I had thought that my stories would advance in chronological order - but notice that so many rungs and rail composites from the early e-ladders are important in the next ones - that I keep moving back and forth. I hope it still makes sense.
At this point I cannot stay away from looking to the next concrete platform - the
interoperable European Trust Infrastructure. A Single Market for data - a true mission and clear vision. Do we have a strong platform to start from? Are there strong enough rails for the next ladder? What are the rungs needed in the ladder?
What should this ladder be called? Do we spend enough time on the next concrete steps or are our heads in the clouds?
1. Do we have a strong platform to start from? I claim yes. Firstly as progressive member states are moving forward and as the EU Commission has seen that the data driven economy is a top priority and already years ago moved to a new level
of mandatory legislation with GDPR (especially article 20). And legislation is moving forward to also make the public sector-hosted data moving to life events. Some danger that legislation will not work in reality has been located - and must be addressed properly.
A very important part of the starting platform are the generally accepted MyData principles - make it happen (data to life events) and make it right (human centric).. eIDAS2 is building on this.
Based on the concrete tests I have observed over five years with Self-Sovereign Identity and the Trust over IP stacks, it is clear to me that
this architecture is the way forward. Many enough countries have (i) understood that a national decision for it is needed, (ii) that open data, open source and open standards are the way forward, (iii) that we should use ready global standards
- in no case reinvent wheels for Europe and that (iv) there are no better alternatives. So lets start building the ladders.
2. Do we have strong enough rails? Stronger than ever before as the ID/factwallets are general-purpose tools and interoperable by design without technical integration and brings in a new dimension of trust and security. Economy of repetition,
trust reuse, scale, scope, scale, standardisation and legislation is familiar from earlier ladders. An element
needing strenghtening in many member states is the public-private co-operation. The public sectors sometimes tend to isolate themselves (also from knowhow and market conditions) and enterprises do not always see the good-for-society-at-large
as the highest goal. The public-private Findy-consortium has been a good example of how to get the ball rolling. Also the German IDUnion has produced impressive results. The most important part of the rails will be the
networks that interconnect all general-purpose wallets - serving the life event rungs.

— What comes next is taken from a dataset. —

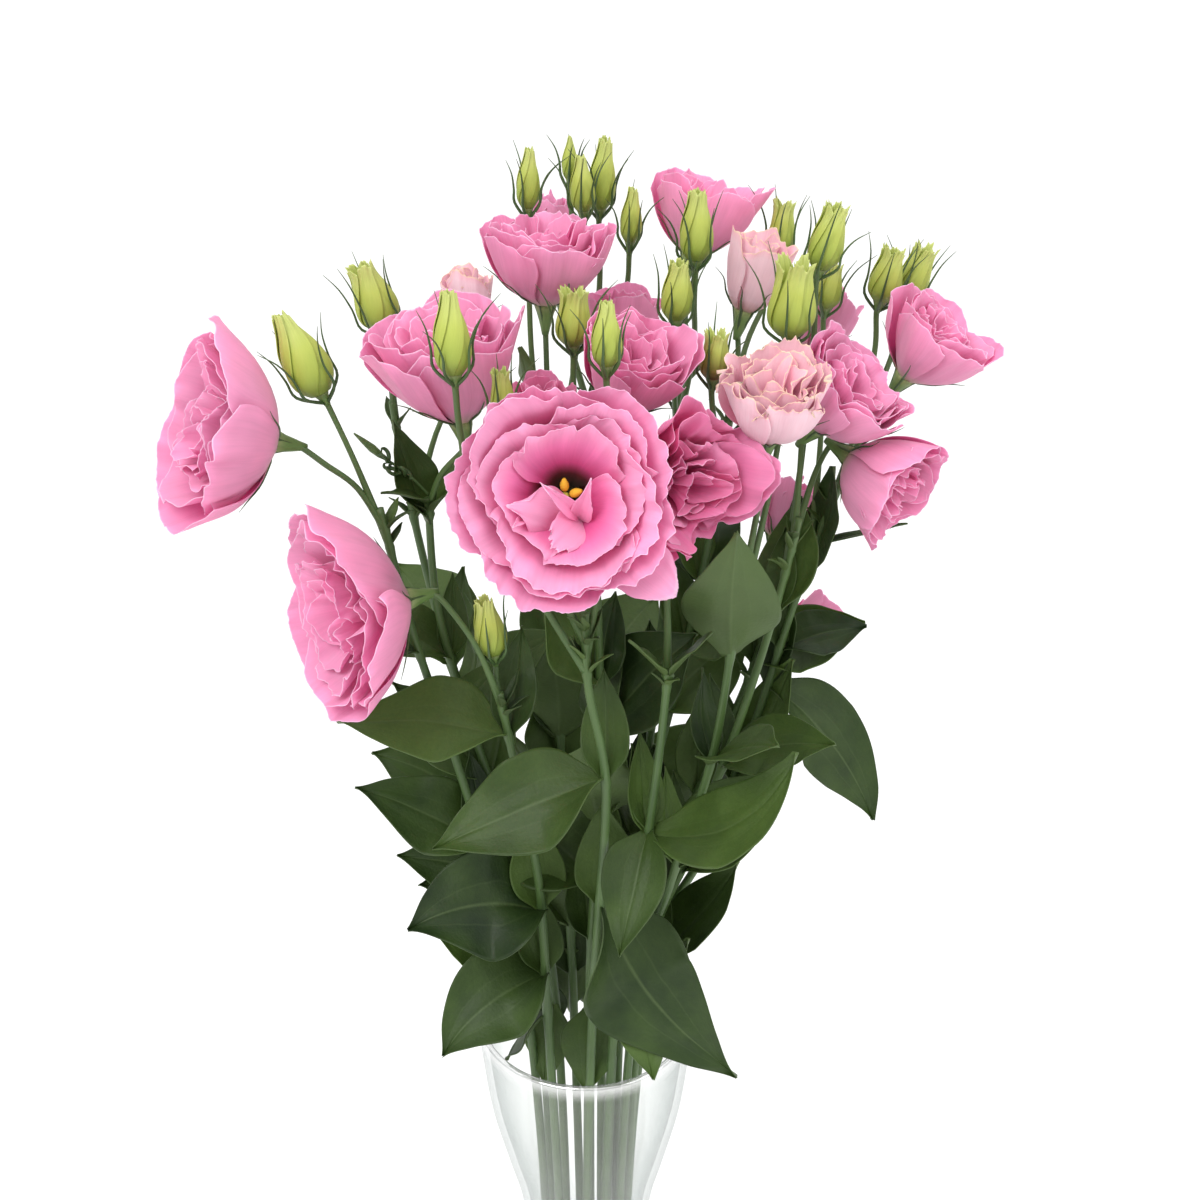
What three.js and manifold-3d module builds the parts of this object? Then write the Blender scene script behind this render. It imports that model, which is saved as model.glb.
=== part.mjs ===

3. What rungs are needed in the ladder? In my book the starting point is to promise to citizens - at home and at work (there are no corporate customers - only human..)- that
life-event driven service design rules. This means that service providers will (i) choose the life events the want to serve, (ii) identify the MyData (sometimes also Big Data) customers need for the life event, (iii) locate the data, (iv) make
sure that the data source get Factwallets to send and (v) customers Factwallets to reiceive the data. Once this is understood as the "constitution" in the Trust Infrastrucure we will see a
profileration of life-event serving rungs. Services using data from all sectors and across EU-borders without need for technical integration with the help of FindyNet-like public-private not-for-profit networks.
4. What should this ladder be called? Much effort is needed to create narratives that citizens understand and organisations take forward. A real effort should be made to name the platform we now stand on, the ladders and the destination
platform - so that the names are understood, communicated and stick. What is understood, is repeated and what is repeated changes the world. So my take for the foundation platform would be:
Open standards for Trust Infrastructure. Ladder: Bringing
verified data to life events. Next platform: European Interoperable Trust Infrastructure.
5. Do we spend enough time on the next concrete steps or are our heads only in the clouds?
I have to admit that it has disturbed me in the past, that there has been a tendency to
rush away to the next hype before a critical mass of users have been brought into using the previous ladder. Sometimes it even looks like we are trying to provide ladders with only the top rungs in place - not very user friendly.
Perhaps it is media's fault... I am of course not saying that we should not keep scanning the horizon all the time - and when there is a hunch we should take our idea around the next corner (we cannot see who is there..) and test it out. But
innovation happens only once a critical mass of customers have started to step on the next rung..
Until then it may be a figment of imagination or end up as a dead end street.